## What is required:
Reproduce the top of the data verbatim, through and including the line that contains "sleeve that holds".
━━━
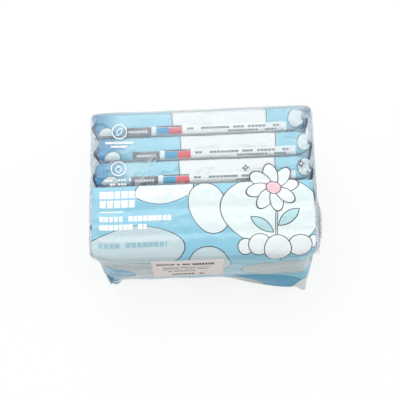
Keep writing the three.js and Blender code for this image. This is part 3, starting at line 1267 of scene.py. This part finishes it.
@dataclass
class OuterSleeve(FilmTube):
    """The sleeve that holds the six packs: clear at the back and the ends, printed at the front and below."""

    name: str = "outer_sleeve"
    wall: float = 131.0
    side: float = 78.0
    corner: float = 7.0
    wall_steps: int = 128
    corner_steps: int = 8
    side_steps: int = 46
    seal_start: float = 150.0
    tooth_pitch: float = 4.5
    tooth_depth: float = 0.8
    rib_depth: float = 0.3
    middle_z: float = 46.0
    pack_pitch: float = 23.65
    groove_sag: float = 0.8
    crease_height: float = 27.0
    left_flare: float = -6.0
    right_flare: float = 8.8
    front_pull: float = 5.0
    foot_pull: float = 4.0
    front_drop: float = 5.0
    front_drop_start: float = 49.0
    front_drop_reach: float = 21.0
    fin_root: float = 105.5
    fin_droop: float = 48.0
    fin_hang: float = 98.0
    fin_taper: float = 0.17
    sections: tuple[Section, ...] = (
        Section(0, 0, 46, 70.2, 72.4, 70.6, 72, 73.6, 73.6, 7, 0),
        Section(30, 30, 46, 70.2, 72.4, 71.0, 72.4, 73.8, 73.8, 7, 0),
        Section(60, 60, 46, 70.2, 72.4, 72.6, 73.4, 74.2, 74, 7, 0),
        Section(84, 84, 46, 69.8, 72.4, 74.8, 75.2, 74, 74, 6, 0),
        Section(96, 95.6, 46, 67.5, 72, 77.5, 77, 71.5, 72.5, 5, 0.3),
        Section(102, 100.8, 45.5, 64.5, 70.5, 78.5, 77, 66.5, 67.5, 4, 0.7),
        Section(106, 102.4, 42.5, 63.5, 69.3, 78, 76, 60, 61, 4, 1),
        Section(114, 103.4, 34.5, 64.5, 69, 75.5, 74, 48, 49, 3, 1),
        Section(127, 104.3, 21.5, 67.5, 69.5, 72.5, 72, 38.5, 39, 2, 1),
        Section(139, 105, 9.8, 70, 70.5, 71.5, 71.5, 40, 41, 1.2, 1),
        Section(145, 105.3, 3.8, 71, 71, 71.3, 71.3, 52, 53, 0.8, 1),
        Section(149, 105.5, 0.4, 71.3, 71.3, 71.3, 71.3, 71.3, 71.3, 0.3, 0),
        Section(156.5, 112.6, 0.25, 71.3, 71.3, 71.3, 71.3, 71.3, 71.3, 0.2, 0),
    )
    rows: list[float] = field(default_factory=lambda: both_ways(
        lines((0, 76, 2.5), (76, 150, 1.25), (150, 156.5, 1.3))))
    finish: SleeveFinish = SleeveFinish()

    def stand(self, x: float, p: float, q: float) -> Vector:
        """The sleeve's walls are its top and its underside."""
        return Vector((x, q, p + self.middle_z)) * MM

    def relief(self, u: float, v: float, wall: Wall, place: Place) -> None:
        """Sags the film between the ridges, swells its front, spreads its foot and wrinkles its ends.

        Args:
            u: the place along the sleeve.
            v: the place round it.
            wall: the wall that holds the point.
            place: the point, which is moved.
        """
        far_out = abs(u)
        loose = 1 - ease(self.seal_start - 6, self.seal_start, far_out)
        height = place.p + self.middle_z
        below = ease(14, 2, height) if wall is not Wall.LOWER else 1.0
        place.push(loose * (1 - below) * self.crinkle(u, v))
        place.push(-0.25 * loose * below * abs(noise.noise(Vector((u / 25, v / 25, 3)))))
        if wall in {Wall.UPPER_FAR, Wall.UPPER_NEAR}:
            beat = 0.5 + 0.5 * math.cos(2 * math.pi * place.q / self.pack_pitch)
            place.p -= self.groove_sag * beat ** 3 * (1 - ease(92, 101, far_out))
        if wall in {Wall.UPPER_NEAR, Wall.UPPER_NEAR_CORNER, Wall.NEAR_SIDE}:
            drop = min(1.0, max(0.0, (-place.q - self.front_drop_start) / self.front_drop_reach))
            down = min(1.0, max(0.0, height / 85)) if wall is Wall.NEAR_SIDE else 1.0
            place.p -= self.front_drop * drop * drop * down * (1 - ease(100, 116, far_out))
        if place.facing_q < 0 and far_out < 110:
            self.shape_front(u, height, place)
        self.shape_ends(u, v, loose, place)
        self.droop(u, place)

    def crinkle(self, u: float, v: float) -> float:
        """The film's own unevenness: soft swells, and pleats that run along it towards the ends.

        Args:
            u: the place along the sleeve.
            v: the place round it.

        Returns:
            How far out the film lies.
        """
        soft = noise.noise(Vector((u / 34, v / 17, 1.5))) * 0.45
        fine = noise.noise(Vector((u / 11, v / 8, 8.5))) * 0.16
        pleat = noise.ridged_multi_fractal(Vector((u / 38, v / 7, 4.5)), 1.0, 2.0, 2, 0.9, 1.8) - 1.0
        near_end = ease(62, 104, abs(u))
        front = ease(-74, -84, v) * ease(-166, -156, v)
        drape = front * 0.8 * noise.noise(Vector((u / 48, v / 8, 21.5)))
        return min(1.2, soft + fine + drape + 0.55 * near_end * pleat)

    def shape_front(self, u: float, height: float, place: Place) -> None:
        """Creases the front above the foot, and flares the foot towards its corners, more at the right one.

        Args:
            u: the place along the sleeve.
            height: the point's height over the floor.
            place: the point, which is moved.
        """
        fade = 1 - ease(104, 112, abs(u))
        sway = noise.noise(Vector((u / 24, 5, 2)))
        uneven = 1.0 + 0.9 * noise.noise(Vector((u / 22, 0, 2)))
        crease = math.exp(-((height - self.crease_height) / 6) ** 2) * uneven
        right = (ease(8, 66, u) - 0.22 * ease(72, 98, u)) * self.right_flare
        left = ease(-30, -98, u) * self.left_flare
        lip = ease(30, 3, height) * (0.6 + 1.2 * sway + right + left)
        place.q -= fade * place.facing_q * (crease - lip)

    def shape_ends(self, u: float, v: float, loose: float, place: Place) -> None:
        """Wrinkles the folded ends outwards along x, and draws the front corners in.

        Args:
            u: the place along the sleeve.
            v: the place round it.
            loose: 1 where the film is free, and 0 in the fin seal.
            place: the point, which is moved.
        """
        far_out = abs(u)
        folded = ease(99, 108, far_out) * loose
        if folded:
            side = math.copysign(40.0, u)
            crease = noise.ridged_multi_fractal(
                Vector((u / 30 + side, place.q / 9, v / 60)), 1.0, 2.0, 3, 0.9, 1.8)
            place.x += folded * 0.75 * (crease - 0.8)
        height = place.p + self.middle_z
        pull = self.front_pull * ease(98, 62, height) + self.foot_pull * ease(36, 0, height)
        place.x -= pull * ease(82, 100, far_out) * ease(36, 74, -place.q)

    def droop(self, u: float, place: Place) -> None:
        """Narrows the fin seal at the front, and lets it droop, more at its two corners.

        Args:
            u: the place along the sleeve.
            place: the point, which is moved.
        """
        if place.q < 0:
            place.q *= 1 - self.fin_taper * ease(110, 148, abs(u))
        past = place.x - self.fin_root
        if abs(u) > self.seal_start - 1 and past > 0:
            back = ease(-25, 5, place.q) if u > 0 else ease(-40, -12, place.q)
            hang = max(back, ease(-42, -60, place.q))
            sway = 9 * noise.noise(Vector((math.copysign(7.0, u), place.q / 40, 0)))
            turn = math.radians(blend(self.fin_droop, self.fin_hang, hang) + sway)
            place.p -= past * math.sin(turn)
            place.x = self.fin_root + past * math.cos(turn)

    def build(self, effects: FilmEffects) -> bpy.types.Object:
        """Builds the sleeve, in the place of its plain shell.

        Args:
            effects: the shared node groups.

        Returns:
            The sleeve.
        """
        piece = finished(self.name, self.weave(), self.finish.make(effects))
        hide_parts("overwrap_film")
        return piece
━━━
## Response to this task:
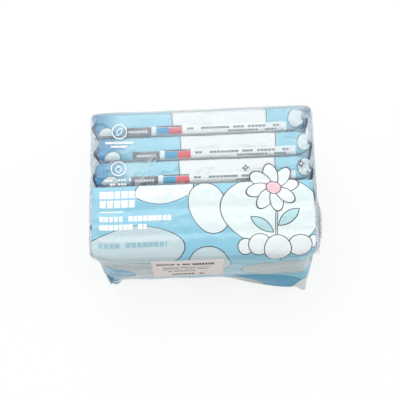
Keep writing the three.js and Blender code for this image. This is part 3, starting at line 1267 of scene.py. This part finishes it.
@dataclass
class OuterSleeve(FilmTube):
    """The sleeve that holds the six packs: clear at the back and the ends, printed at the front and below."""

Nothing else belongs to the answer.